| INFORMATION PROVIDED |
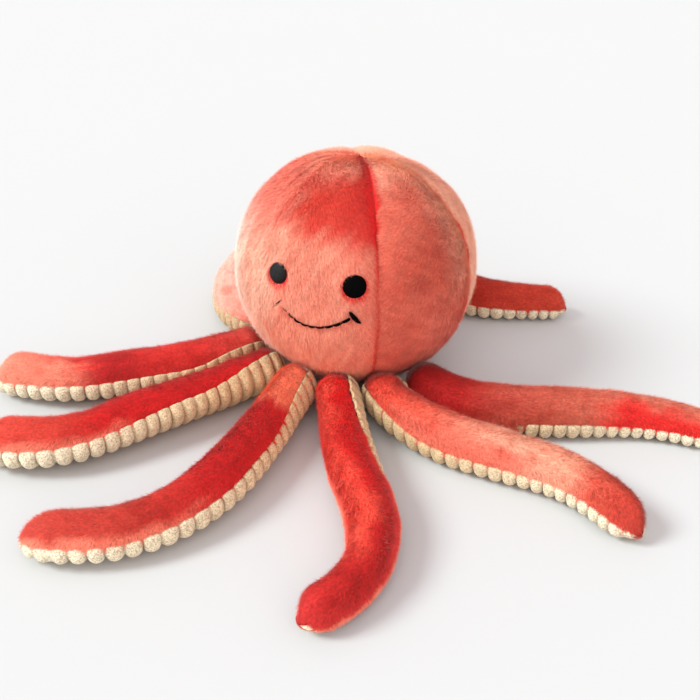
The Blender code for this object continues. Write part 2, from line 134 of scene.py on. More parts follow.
def smooth_step(share):
    """0 up to a share of 0, 1 from a share of 1, and a smooth rise between."""
    held = np.clip(share, 0, 1)
    return held * held * (3 - 2 * held)


def ramp(value, start, end):
    """0 up to the start, 1 from the end, and a smooth rise between. The end may be the lower of the two."""
    return smooth_step((value - start) / (end - start))


def mixed(first, second, share):
    """First where the share is 0, second where it is 1, for colours or vectors with a share for each."""
    share = np.asarray(share)[..., None]
    return first * (1 - share) + second * share


def unit(vectors):
    """Vectors divided by their length."""
    length = np.linalg.norm(vectors, axis=-1, keepdims=True)
    return vectors / np.maximum(length, 1e-12)


def along_stops(share, stops):
    """The colour at a share, straight between stops of (share, colour)."""
    places = [place for place, _ in stops]
    colours = np.array([colour for _, colour in stops])
    return np.stack([np.interp(share, places, colours[:, i]) for i in range(3)], axis=-1)


def drift(points, size, seed):
    """Smooth noise from -1 to 1 with hills about size across.

    Random values stand on a lattice that repeats after 32 steps, and smooth steps blend the eight round a
    point.
    """
    lattice = np.random.default_rng(seed).uniform(-1, 1, (32, 32, 32))
    spot = points / size
    cell = np.floor(spot).astype(int)
    ease = smooth_step(spot - cell)
    total = np.zeros(points.shape[:-1])
    for corner in itertools.product((0, 1), repeat=3):
        weight = np.prod(np.where(corner, ease, 1 - ease), axis=-1)
        i, j, k = np.moveaxis((cell + corner) % 32, -1, 0)
        total += weight * lattice[i, j, k]
    return total


# Materials

FLECK_BROWN = (0.30, 0.16, 0.06, 1)
FLECK_OLIVE = (0.30, 0.27, 0.15, 1)


class Dye:
    """A socket of a material. Sums on it add Math nodes, so that a pattern reads as its formula."""

    def __init__(self, tree, socket):
        self.tree, self.socket = tree, socket

    def worked(self, operation, first, second):
        return node(self.tree, "ShaderNodeMath", {"operation": operation}, {0: first, 1: second})

    def __add__(self, other): return self.worked("ADD", self, other)
    def __radd__(self, other): return self.worked("ADD", other, self)
    def __sub__(self, other): return self.worked("SUBTRACT", self, other)
    def __rsub__(self, other): return self.worked("SUBTRACT", other, self)
    def __mul__(self, other): return self.worked("MULTIPLY", self, other)
    def __rmul__(self, other): return self.worked("MULTIPLY", other, self)


def node(tree, kind, settings, inputs, output=0):
    """Adds a node, sets its settings, then its inputs by value or by link, and gives one output."""
    added = tree.nodes.new(kind)
    for setting, value in settings.items():
        if setting == "stops":
            ramp = added.color_ramp
            while len(ramp.elements) < len(value):
                ramp.elements.new(0.5)
            for element, (place, shade) in zip(ramp.elements, value):
                element.position, element.color = place, (shade, shade, shade, 1)
        else:
            setattr(added, setting, value)
    for name, value in inputs.items():
        if isinstance(value, Dye):
            tree.links.new(value.socket, added.inputs[name])
        else:
            added.inputs[name].default_value = value
    return Dye(tree, added.outputs[output])


def stepped(tree, value, start, end):
    """0 below start and 1 above end, with a ramp between."""
    stops = ((start, 0), (end, 1)) if start < end else ((end, 1), (start, 0))
    return node(tree, "ShaderNodeValToRGB", {"stops": stops}, {"Fac": value})


def finish(name, **sockets):
    """A new material whose shader has these values on its sockets, with its tree and Object coordinates."""
    material = bpy.data.materials.new(name)
    material.use_nodes = True
    tree = material.node_tree
    shader = tree.nodes["Principled BSDF"]
    for socket, value in sockets.items():
        shader.inputs[socket.replace("_", " ")].default_value = value
    place = node(tree, "ShaderNodeTexCoord", {}, {}, "Object")
    return material, tree, shader, place


def noise(tree, place, size, detail=2):
    """Cloudy values round 0.5, with clouds about size across."""
    return node(tree, "ShaderNodeTexNoise", {}, {"Vector": place, "Scale": 1 / size, "Detail": detail})


def scaled(tree, colour, share):
    """A colour made lighter or darker by a share."""
    return node(tree, "ShaderNodeVectorMath", {"operation": "SCALE"}, {"Vector": colour, "Scale": share})


def blended_colour(tree, first, second, share):
    """First where the share is 0 and second where it is 1."""
    inputs = {"Factor": share, "A": first, "B": second}
    return node(tree, "ShaderNodeMix", {"data_type": "RGBA"}, inputs, "Result")


def painted(tree, shader, colour):
    """Links a colour to the shader."""
    tree.links.new(colour.socket, shader.inputs["Base Color"])


def embossed(tree, shader, height, depth):
    """Raises the surface by a height pattern, to a depth in metres."""
    bump = node(tree, "ShaderNodeBump", {}, {"Strength": 1.0, "Distance": depth, "Height": height}, "Normal")
    tree.links.new(bump.socket, shader.inputs["Normal"])


def pile_finish(name, grain):
    """Dyed pile: the tuft's tint, which is its dye with painted light and shade in places, and a fine painted
    speckle where tips catch the light or fall in shade.
    """
    material, tree, shader, place = finish(
        name, Roughness=0.8, Sheen_Weight=0.3, Sheen_Roughness=0.4, Sheen_Tint=(1, 0.75, 0.66, 1))
    tint = node(tree, "ShaderNodeAttribute", {"attribute_name": "tint"}, {}, "Color")
    # painted speckle of light and shade on the tips
    speckle = noise(tree, place, 0.0011) * grain + (1 - 0.49 * grain)
    painted(tree, shader, scaled(tree, tint, speckle))
    return material


def cord_finish(name):
    """Nubby cord: rows of nubs, with brown and olive flecks down in the pits between them, and painted shade
    that darkens those pits.
    """
    material, tree, shader, place = finish(name, Roughness=0.85, Sheen_Weight=0.1, Sheen_Roughness=0.6)
    tint = node(tree, "ShaderNodeAttribute", {"attribute_name": "tint"}, {}, "Color")
    nub = node(tree, "ShaderNodeTexVoronoi", {"feature": "SMOOTH_F1"},
               {"Vector": place, "Scale": 1 / 0.0009, "Smoothness": 0.8}, "Distance")
    fleck = stepped(tree, noise(tree, place, 0.0006, 1), 0.48, 0.62)
    hue = noise(tree, place, 0.0014, 1)
    brown = blended_colour(tree, FLECK_BROWN, FLECK_OLIVE, stepped(tree, hue, 0.45, 0.6))
    # darker away from each nub's middle, where the bump sinks: painted shade in the pits
    cloth = scaled(tree, tint, 1.16 - nub * 0.5)
    painted(tree, shader, blended_colour(tree, cloth, brown, fleck * 0.6))
    embossed(tree, shader, noise(tree, place, 0.0006, 2) * 0.5 - nub * 0.6, 0.0003)
    return material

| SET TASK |
Copy out all of the data exactly, leaving nothing out.

| SOLUTION TO THE EXERCISE |
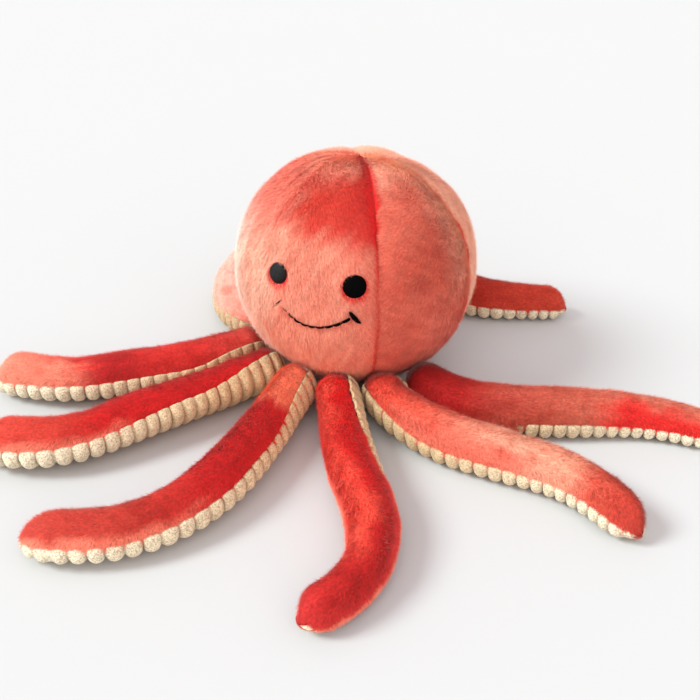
The Blender code for this object continues. Write part 2, from line 134 of scene.py on. More parts follow.
def smooth_step(share):
    """0 up to a share of 0, 1 from a share of 1, and a smooth rise between."""
    held = np.clip(share, 0, 1)
    return held * held * (3 - 2 * held)


def ramp(value, start, end):
    """0 up to the start, 1 from the end, and a smooth rise between. The end may be the lower of the two."""
    return smooth_step((value - start) / (end - start))


def mixed(first, second, share):
    """First where the share is 0, second where it is 1, for colours or vectors with a share for each."""
    share = np.asarray(share)[..., None]
    return first * (1 - share) + second * share


def unit(vectors):
    """Vectors divided by their length."""
    length = np.linalg.norm(vectors, axis=-1, keepdims=True)
    return vectors / np.maximum(length, 1e-12)


def along_stops(share, stops):
    """The colour at a share, straight between stops of (share, colour)."""
    places = [place for place, _ in stops]
    colours = np.array([colour for _, colour in stops])
    return np.stack([np.interp(share, places, colours[:, i]) for i in range(3)], axis=-1)


def drift(points, size, seed):
    """Smooth noise from -1 to 1 with hills about size across.

    Random values stand on a lattice that repeats after 32 steps, and smooth steps blend the eight round a
    point.
    """
    lattice = np.random.default_rng(seed).uniform(-1, 1, (32, 32, 32))
    spot = points / size
    cell = np.floor(spot).astype(int)
    ease = smooth_step(spot - cell)
    total = np.zeros(points.shape[:-1])
    for corner in itertools.product((0, 1), repeat=3):
        weight = np.prod(np.where(corner, ease, 1 - ease), axis=-1)
        i, j, k = np.moveaxis((cell + corner) % 32, -1, 0)
        total += weight * lattice[i, j, k]
    return total


# Materials

FLECK_BROWN = (0.30, 0.16, 0.06, 1)
FLECK_OLIVE = (0.30, 0.27, 0.15, 1)


class Dye:
    """A socket of a material. Sums on it add Math nodes, so that a pattern reads as its formula."""

    def __init__(self, tree, socket):
        self.tree, self.socket = tree, socket

    def worked(self, operation, first, second):
        return node(self.tree, "ShaderNodeMath", {"operation": operation}, {0: first, 1: second})

    def __add__(self, other): return self.worked("ADD", self, other)
    def __radd__(self, other): return self.worked("ADD", other, self)
    def __sub__(self, other): return self.worked("SUBTRACT", self, other)
    def __rsub__(self, other): return self.worked("SUBTRACT", other, self)
    def __mul__(self, other): return self.worked("MULTIPLY", self, other)
    def __rmul__(self, other): return self.worked("MULTIPLY", other, self)


def node(tree, kind, settings, inputs, output=0):
    """Adds a node, sets its settings, then its inputs by value or by link, and gives one output."""
    added = tree.nodes.new(kind)
    for setting, value in settings.items():
        if setting == "stops":
            ramp = added.color_ramp
            while len(ramp.elements) < len(value):
                ramp.elements.new(0.5)
            for element, (place, shade) in zip(ramp.elements, value):
                element.position, element.color = place, (shade, shade, shade, 1)
        else:
            setattr(added, setting, value)
    for name, value in inputs.items():
        if isinstance(value, Dye):
            tree.links.new(value.socket, added.inputs[name])
        else:
            added.inputs[name].default_value = value
    return Dye(tree, added.outputs[output])


def stepped(tree, value, start, end):
    """0 below start and 1 above end, with a ramp between."""
    stops = ((start, 0), (end, 1)) if start < end else ((end, 1), (start, 0))
    return node(tree, "ShaderNodeValToRGB", {"stops": stops}, {"Fac": value})


def finish(name, **sockets):
    """A new material whose shader has these values on its sockets, with its tree and Object coordinates."""
    material = bpy.data.materials.new(name)
    material.use_nodes = True
    tree = material.node_tree
    shader = tree.nodes["Principled BSDF"]
    for socket, value in sockets.items():
        shader.inputs[socket.replace("_", " ")].default_value = value
    place = node(tree, "ShaderNodeTexCoord", {}, {}, "Object")
    return material, tree, shader, place


def noise(tree, place, size, detail=2):
    """Cloudy values round 0.5, with clouds about size across."""
    return node(tree, "ShaderNodeTexNoise", {}, {"Vector": place, "Scale": 1 / size, "Detail": detail})


def scaled(tree, colour, share):
    """A colour made lighter or darker by a share."""
    return node(tree, "ShaderNodeVectorMath", {"operation": "SCALE"}, {"Vector": colour, "Scale": share})


def blended_colour(tree, first, second, share):
    """First where the share is 0 and second where it is 1."""
    inputs = {"Factor": share, "A": first, "B": second}
    return node(tree, "ShaderNodeMix", {"data_type": "RGBA"}, inputs, "Result")


def painted(tree, shader, colour):
    """Links a colour to the shader."""
    tree.links.new(colour.socket, shader.inputs["Base Color"])


def embossed(tree, shader, height, depth):
    """Raises the surface by a height pattern, to a depth in metres."""
    bump = node(tree, "ShaderNodeBump", {}, {"Strength": 1.0, "Distance": depth, "Height": height}, "Normal")
    tree.links.new(bump.socket, shader.inputs["Normal"])


def pile_finish(name, grain):
    """Dyed pile: the tuft's tint, which is its dye with painted light and shade in places, and a fine painted
    speckle where tips catch the light or fall in shade.
    """
    material, tree, shader, place = finish(
        name, Roughness=0.8, Sheen_Weight=0.3, Sheen_Roughness=0.4, Sheen_Tint=(1, 0.75, 0.66, 1))
    tint = node(tree, "ShaderNodeAttribute", {"attribute_name": "tint"}, {}, "Color")
    # painted speckle of light and shade on the tips
    speckle = noise(tree, place, 0.0011) * grain + (1 - 0.49 * grain)
    painted(tree, shader, scaled(tree, tint, speckle))
    return material


def cord_finish(name):
    """Nubby cord: rows of nubs, with brown and olive flecks down in the pits between them, and painted shade
    that darkens those pits.
    """
    material, tree, shader, place = finish(name, Roughness=0.85, Sheen_Weight=0.1, Sheen_Roughness=0.6)
    tint = node(tree, "ShaderNodeAttribute", {"attribute_name": "tint"}, {}, "Color")
    nub = node(tree, "ShaderNodeTexVoronoi", {"feature": "SMOOTH_F1"},
               {"Vector": place, "Scale": 1 / 0.0009, "Smoothness": 0.8}, "Distance")
    fleck = stepped(tree, noise(tree, place, 0.0006, 1), 0.48, 0.62)
    hue = noise(tree, place, 0.0014, 1)
    brown = blended_colour(tree, FLECK_BROWN, FLECK_OLIVE, stepped(tree, hue, 0.45, 0.6))
    # darker away from each nub's middle, where the bump sinks: painted shade in the pits
    cloth = scaled(tree, tint, 1.16 - nub * 0.5)
    painted(tree, shader, blended_colour(tree, cloth, brown, fleck * 0.6))
    embossed(tree, shader, noise(tree, place, 0.0006, 2) * 0.5 - nub * 0.6, 0.0003)
    return material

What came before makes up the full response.